I've used a salt bridge before; the problem is that the resistance is usually too high to make it work, and overheating the bridge is a common problem. That's why I'm focusing on identifying a suitable thin membrane. That also helps with energy efficiency, as the voltage drop is lower. Worst case efficiency scenario, we're looking at about $2 of electricity per kg, assuming about$0.08 per kW/Hr. It should be far less than this, however. I'd like to see how efficient I can get the design with a paper membrane. That can't be beat for "cheap and available". I may have to go to something better later on, however.

I'm not sure if agar will handle the ammonia and hydroxide solutions. It might, but I haven't tried this yet to say either way.

The cathode actually produces a lot of hydrogen during the process, and doesn't seem to oxidize per se. There may be some rough copper deposits being deposited on it. I'm not sure how I'd incorporate the cathode into a solid electrolyte, because of the voluminous gas production. The anode is curiously absent from corrosion. During initial operation, there is almost no visible gas being produced at all, as it's being absorbed by the ammonia. Later on, some gas bubbles may be seen here or there, but not anything similar to the cathode gas volume.
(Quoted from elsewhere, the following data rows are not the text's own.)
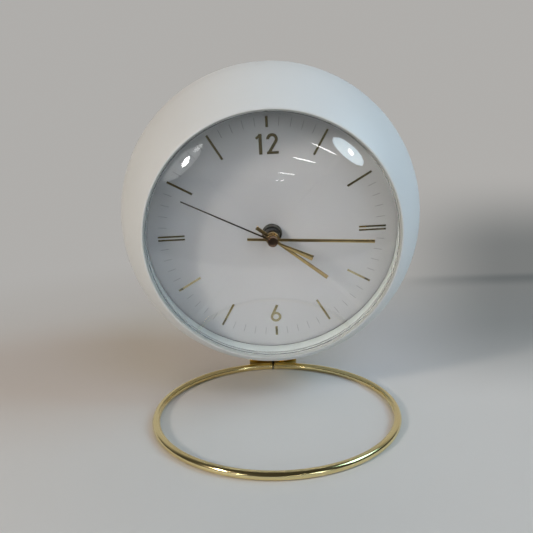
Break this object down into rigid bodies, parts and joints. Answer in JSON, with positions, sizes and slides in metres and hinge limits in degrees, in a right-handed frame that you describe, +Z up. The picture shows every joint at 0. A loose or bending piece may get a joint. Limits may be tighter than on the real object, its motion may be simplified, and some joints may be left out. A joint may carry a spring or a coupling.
{
  "type": "table clock",
  "caption": "Ball table clock with a domed lens over a plain dial, leaning forward on a ring of round brass rod, with a battery quartz movement inside.",
  "frame": {"origin": "middle of the clock's bounding box in plan, on the table", "axes": "+Z up, the dial looks towards -Y and leans forward, +X is to the right of someone who reads the dial"},
  "size_m": [0.176, 0.204, 0.1943],
  "materials": {
    "rod_brass": "polished",
    "shell_white": "satin lacquer",
    "lens_clear": "polished",
    "wall_white": "semi gloss",
    "dial_print": "matt print",
    "hand_brass": "brushed",
    "dark_nickel": "black nickel",
    "screw_steel": "zinc plated",
    "gasket_rubber": "matt",
    "case_black": "fine grained",
    "gear_plastic": "moulded",
    "contact_nickel": "nickel plated",
    "coil_copper": "enamelled wire",
    "board_green": "solder mask",
    "magnet_dark": "sintered",
    "cell_jacket": "printed film"
  },
  "bodies": {
    "stand_and_case": {"ring_rod": "rod_brass", "neck_bracket": "rod_brass", "bracket_screw_left": "screw_steel", "bracket_screw_right": "screw_steel", "front_shell": "shell_white", "rear_shell": "shell_white", "lens": "lens_clear", "inner_wall_ring": "wall_white", "dial_screw_1": "screw_steel", "dial_screw_2": "screw_steel", "dial_screw_3": "screw_steel", "dial_screw_4": "screw_steel", "dial": "dial_print", "dial_gasket": "gasket_rubber", "dial_washer": "dark_nickel", "dial_nut": "dark_nickel", "movement_front_case": "case_black", "movement_rear_case": "case_black", "battery_cell": "cell_jacket", "battery_contact_left": "contact_nickel", "battery_contact_right": "contact_nickel", "circuit_board": "board_green", "quartz_crystal": "contact_nickel", "motor_coil": "coil_copper", "motor_stator": "contact_nickel"},
    "cover": {"rear_cover": "shell_white"},
    "minute_work": {"minute_hand": "hand_brass", "minute_arbor": "gear_plastic"},
    "hour_work": {"hour_hand": "hand_brass", "hour_wheel": "gear_plastic"},
    "setting_work": {"time_set_knob": "case_black", "motion_wheel": "gear_plastic"},
    "second_work": {"second_hand": "hand_brass", "second_arbor": "gear_plastic"},
    "third_work": {"third_wheel": "gear_plastic"},
    "centre_work": {"centre_wheel": "gear_plastic"},
    "step_work": {"step_wheel": "gear_plastic"},
    "rotor_work": {"motor_rotor": "magnet_dark"}
  },
  "joints": [
    {"name": "cover_pull", "type": "slide", "parent": "stand_and_case", "child": "cover", "axis": [0, 0.9854, 0.1702], "range_m": [0, 0.03]},
    {"name": "minute_turn", "type": "hinge", "parent": "stand_and_case", "child": "minute_work", "pos_m": [0, 0.01408, 0.10636], "axis": [0, 0.9854, 0.1702], "continuous": true},
    {"name": "hour_turn", "type": "hinge", "parent": "stand_and_case", "child": "hour_work", "pos_m": [0, 0.01408, 0.10636], "axis": [0, 0.9854, 0.1702], "continuous": true},
    {"name": "setting_turn", "type": "hinge", "parent": "stand_and_case", "child": "setting_work", "pos_m": [-0.01163, 0.01361, 0.10907], "axis": [0, 0.9854, 0.1702], "continuous": true},
    {"name": "second_turn", "type": "hinge", "parent": "stand_and_case", "child": "second_work", "pos_m": [0, 0.01408, 0.10636], "axis": [0, 0.9854, 0.1702], "continuous": true},
    {"name": "third_turn", "type": "hinge", "parent": "stand_and_case", "child": "third_work", "pos_m": [0.00857, 0.01364, 0.10888], "axis": [0, 0.9854, 0.1702], "continuous": true},
    {"name": "centre_turn", "type": "hinge", "parent": "stand_and_case", "child": "centre_work", "pos_m": [0, 0.01408, 0.10636], "axis": [0, 0.9854, 0.1702], "continuous": true},
    {"name": "step_turn", "type": "hinge", "parent": "stand_and_case", "child": "step_work", "pos_m": [-0.00169, 0.01269, 0.11442], "axis": [0, 0.9854, 0.1702], "continuous": true},
    {"name": "rotor_turn", "type": "hinge", "parent": "stand_and_case", "child": "rotor_work", "pos_m": [-0.00604, 0.01185, 0.11924], "axis": [0, 0.9854, 0.1702], "continuous": true}
  ],
  "couplings": [
    {"joint": "hour_turn", "follows": "minute_turn", "ratio": 0.083333},
    {"joint": "setting_turn", "follows": "minute_turn", "ratio": -0.33333},
    {"joint": "third_turn", "follows": "second_turn", "ratio": -0.125},
    {"joint": "centre_turn", "follows": "second_turn", "ratio": 0.016667},
    {"joint": "step_turn", "follows": "second_turn", "ratio": -5},
    {"joint": "rotor_turn", "follows": "second_turn", "ratio": 30}
  ]
}
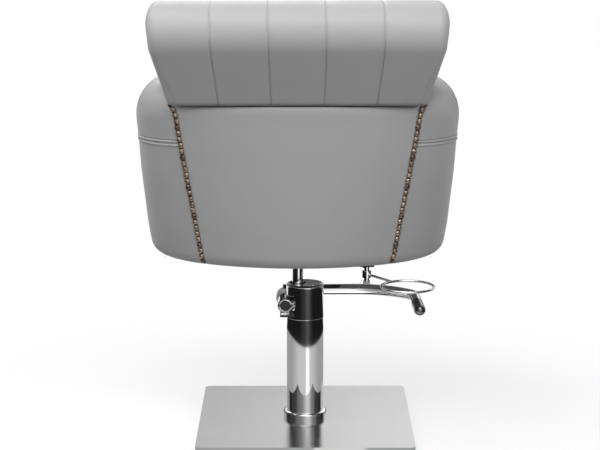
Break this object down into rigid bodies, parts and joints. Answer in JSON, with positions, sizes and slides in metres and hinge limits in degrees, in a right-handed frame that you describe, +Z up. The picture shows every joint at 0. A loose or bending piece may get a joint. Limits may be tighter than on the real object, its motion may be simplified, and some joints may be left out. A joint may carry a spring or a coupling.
{
  "type": "threading chair",
  "caption": "Padded tub chair with a channelled roll-over back, nail trim, hydraulic column, foot lever, dryer loop and square base.",
  "frame": {"origin": "on the floor, under the middle of the square base", "axes": "+Z up, +Y the way that the sitter faces, +X to the sitter's right hand; the ram and the seat's middle plane are at X = -15.5 mm"},
  "size_m": [0.6454, 0.6492, 0.9211],
  "materials": {
    "brushed_steel": "brushed stainless sheet, grain along X",
    "steel": "bare machined steel",
    "chrome": "polished chrome plate",
    "black_steel": "black painted steel",
    "bronze": "plain bearing bronze",
    "rubber": "black rubber",
    "pedal_cap": "bright metallised cap",
    "clear_knob": "pale translucent plastic",
    "leatherette": "grey grained leatherette over foam",
    "foam": "firm foam under grey leatherette",
    "wood": "bare plywood and beech",
    "webbing": "woven elastic webbing",
    "dust_cloth": "black non-woven dust cloth",
    "antique_brass": "antique bronze"
  },
  "bodies": {
    "base": {"base_plate": "steel", "base_cover": "brushed_steel", "floor_mat": "rubber", "pump_flange": "steel", "flange_bolts": "steel", "column_ring": "chrome", "column_tube": "chrome", "oil_reservoir": "steel", "ram_barrel": "steel", "plunger_barrel": "steel", "pump_head": "chrome", "ram_wiper": "rubber", "oil_filler_screw": "chrome", "lever_bushes": "bronze", "boss_cap": "chrome"},
    "ram_body": {"ram": "chrome", "piston": "steel", "piston_seal": "rubber"},
    "seat": {"swivel_hub": "black_steel", "thrust_washer": "steel", "mounting_plate": "black_steel", "mounting_bolts": "black_steel", "dust_cover": "dust_cloth", "seat_board": "wood", "seat_rails": "wood", "webbing_lengthwise": "webbing", "webbing_crosswise": "webbing", "front_apron": "leatherette", "seat_cushion": "leatherette", "outer_back_panel": "leatherette", "outer_side_panel_right": "leatherette", "outer_side_panel_left": "leatherette", "arm_pad_right": "leatherette", "arm_pad_left": "leatherette", "arm_facing_right": "leatherette", "arm_facing_left": "leatherette", "arm_frame_right": "wood", "arm_frame_left": "wood", "back_pad": "leatherette", "roll_core": "foam", "back_frame": "wood", "nail_strip_right": "antique_brass", "nail_strip_left": "antique_brass", "strip_nails_right": "antique_brass", "strip_nails_left": "antique_brass", "holder_plate": "black_steel", "holder_screws": "black_steel", "holder_post": "chrome", "holder_knob": "clear_knob"},
    "dryer_holder": {"holder_collar": "chrome", "holder_stem": "chrome", "holder_loop": "chrome"},
    "foot_lever": {"lever_shaft": "chrome", "lever_hub": "chrome", "lever_bar": "chrome", "pedal_cap": "pedal_cap", "pump_finger": "steel"},
    "plunger": {"pump_plunger": "steel", "plunger_spring": "steel"}
  },
  "joints": [
    {"name": "ram_lift", "type": "slide", "parent": "base", "child": "ram_body", "axis": [0, 0, 1], "range_m": [-0.031, 0.12]},
    {"name": "seat_swivel", "type": "hinge", "parent": "ram_body", "child": "seat", "pos_m": [-0.0155, 0, 0.376], "axis": [0, 0, 1], "continuous": true},
    {"name": "holder_swing", "type": "hinge", "parent": "seat", "child": "dryer_holder", "pos_m": [0.1235, -0.186, 0.364], "axis": [0, 0, 1], "continuous": true},
    {"name": "lever_pivot", "type": "hinge", "parent": "base", "child": "foot_lever", "pos_m": [-0.042, 0, 0.262], "axis": [0, 1, 0], "range_deg": [0, 16], "stiffness_Nm_per_rad": 3, "springref_deg": -51.57},
    {"name": "plunger_slide", "type": "slide", "parent": "base", "child": "plunger", "axis": [0, 0, 1], "range_m": [-0.0152, 0.0005], "deforming": ["plunger_spring"]}
  ],
  "couplings": [
    {"joint": "plunger_slide", "follows": "lever_pivot", "m_per_rad": -0.0525}
  ]
}
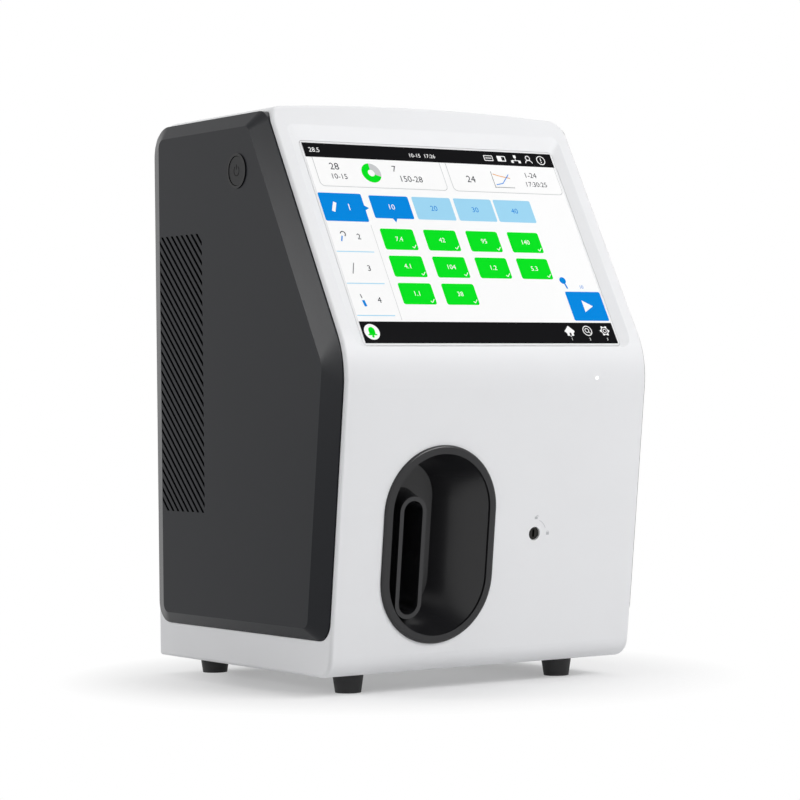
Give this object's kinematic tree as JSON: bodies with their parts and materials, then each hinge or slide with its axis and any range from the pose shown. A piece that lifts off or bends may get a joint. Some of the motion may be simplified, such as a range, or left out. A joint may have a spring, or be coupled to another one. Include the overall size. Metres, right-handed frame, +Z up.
{
  "type": "blood gas analyzer",
  "caption": "Bench blood gas analyzer with a slanted touch screen, a round-ended sampling port, dark side covers with a vent field and a side drawer for the reagent pack.",
  "frame": {"origin": "on the bench under the middle of the analyzer", "axes": "+X to the right seen from the front, +Y to the rear, +Z up"},
  "size_m": [0.2508, 0.238, 0.381],
  "materials": {
    "white_shell": "satin",
    "dark_cover": "fine satin",
    "port_plastic": "satin",
    "lip_plastic": "semi gloss",
    "foot_rubber": "matt",
    "sheet_steel": "zinc plated",
    "rear_paint": "powder coated",
    "screw_steel": "plain",
    "screen_glass": "polished",
    "module_metal": "pressed",
    "board_resin": "solder mask",
    "machined_aluminium": "machined",
    "black_plastic": "satin",
    "grey_plastic": "satin",
    "button_plastic": "satin",
    "motor_metal": "plated",
    "needle_steel": "polished",
    "light_plastic": "clear white",
    "pack_plastic": "satin",
    "lock_metal": "satin",
    "roller_plastic": "smooth",
    "pin_brass": "plain"
  },
  "bodies": {
    "housing": {"main_shell": "white_shell", "left_side_cover": "dark_cover", "right_side_cover": "dark_cover", "rear_panel": "rear_paint", "base_plate": "sheet_steel", "foot_front_left": "foot_rubber", "foot_front_right": "foot_rubber", "foot_rear_left": "foot_rubber", "foot_rear_right": "foot_rubber", "foot_screws": "screw_steel", "bulkhead": "sheet_steel", "socket_plate": "sheet_steel", "display_glass": "screen_glass", "display_module": "module_metal", "display_bracket": "sheet_steel", "display_screws": "screw_steel", "port_surround": "port_plastic", "slot_lip": "lip_plastic", "status_light": "light_plastic", "status_light_board": "board_resin", "lock_barrel": "lock_metal", "power_button_ring": "black_plastic", "power_switch": "black_plastic", "mainboard": "board_resin", "board_standoffs": "pin_brass", "frame_screws": "screw_steel", "heat_sink": "machined_aluminium", "power_supply": "sheet_steel", "fan_frame": "black_plastic", "fan_screws": "screw_steel", "mains_inlet": "black_plastic", "inlet_pins": "pin_brass", "mains_switch_frame": "black_plastic", "usb_sockets": "sheet_steel", "network_socket": "sheet_steel", "socket_board": "board_resin", "measuring_block": "machined_aluminium", "sensor_card": "pack_plastic", "valve_block": "grey_plastic", "pump_housing": "grey_plastic", "pump_motor": "motor_metal", "arm_bracket": "sheet_steel", "arm_motor": "motor_metal", "drawer_bay": "sheet_steel", "drawer_runners": "roller_plastic", "loudspeaker": "black_plastic", "rear_panel_screws": "screw_steel"},
    "power_button": {"power_button": "button_plastic"},
    "sampler_arm": {"sampler_arm": "grey_plastic", "sample_needle": "needle_steel", "arm_shaft": "needle_steel"},
    "lock": {"lock_core": "lock_metal", "lock_cam": "sheet_steel"},
    "drawer": {"drawer_tray": "grey_plastic", "drawer_front": "dark_cover", "reagent_pack": "pack_plastic"},
    "pump_rotor": {"pump_rotor": "grey_plastic", "pump_rollers": "roller_plastic"},
    "fan_rotor": {"fan_rotor": "black_plastic"},
    "mains_rocker": {"mains_rocker": "black_plastic"}
  },
  "joints": [
    {"name": "power_button_press", "type": "slide", "parent": "housing", "child": "power_button", "axis": [1, 0, 0], "range_m": [0, 0.0015], "stiffness_N_per_m": 300},
    {"name": "sampler_arm_swing", "type": "hinge", "parent": "housing", "child": "sampler_arm", "pos_m": [-0.0557, -0.05, 0.056], "axis": [1, 0, 0], "range_deg": [0, 70]},
    {"name": "lock_turn", "type": "hinge", "parent": "housing", "child": "lock", "pos_m": [0.0339, -0.10668, 0.09874], "axis": [0, 0.9923, 0.1236], "range_deg": [0, 90]},
    {"name": "drawer_slide", "type": "slide", "parent": "housing", "child": "drawer", "axis": [1, 0, 0], "range_m": [0, 0.08]},
    {"name": "pump_spin", "type": "hinge", "parent": "housing", "child": "pump_rotor", "pos_m": [-0.078, 0.012, 0.092], "axis": [0, 1, 0], "continuous": true},
    {"name": "fan_spin", "type": "hinge", "parent": "housing", "child": "fan_rotor", "pos_m": [-0.05, 0.104, 0.25], "axis": [0, 1, 0], "continuous": true},
    {"name": "mains_rocker_tilt", "type": "hinge", "parent": "housing", "child": "mains_rocker", "pos_m": [0.07, 0.1143, 0.096], "axis": [1, 0, 0], "range_deg": [0, 18]}
  ]
}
There was a slight yellow tinge to the anode solution afterwards. This may be a small amount of iron contamination from the anode. After crystallization, however, the KNO3 is perfectly white; and the needles are hair-like, and remind me of cotton.

 Quote: Originally posted by Chemetix Very informative trial, clever use of cups. I have recently played with "water saving crystals" as gels. I think it's polyacrylamide but can't be sure, certainly wasn't CMC. You can observe a distinct purplish tinge to the flame by the way. [Edited on 27-12-2016 by Chemetix]

I have a video of it, but it's not too interesting. Just a quick "woooosh!", and then me jumping in surprise with the camera.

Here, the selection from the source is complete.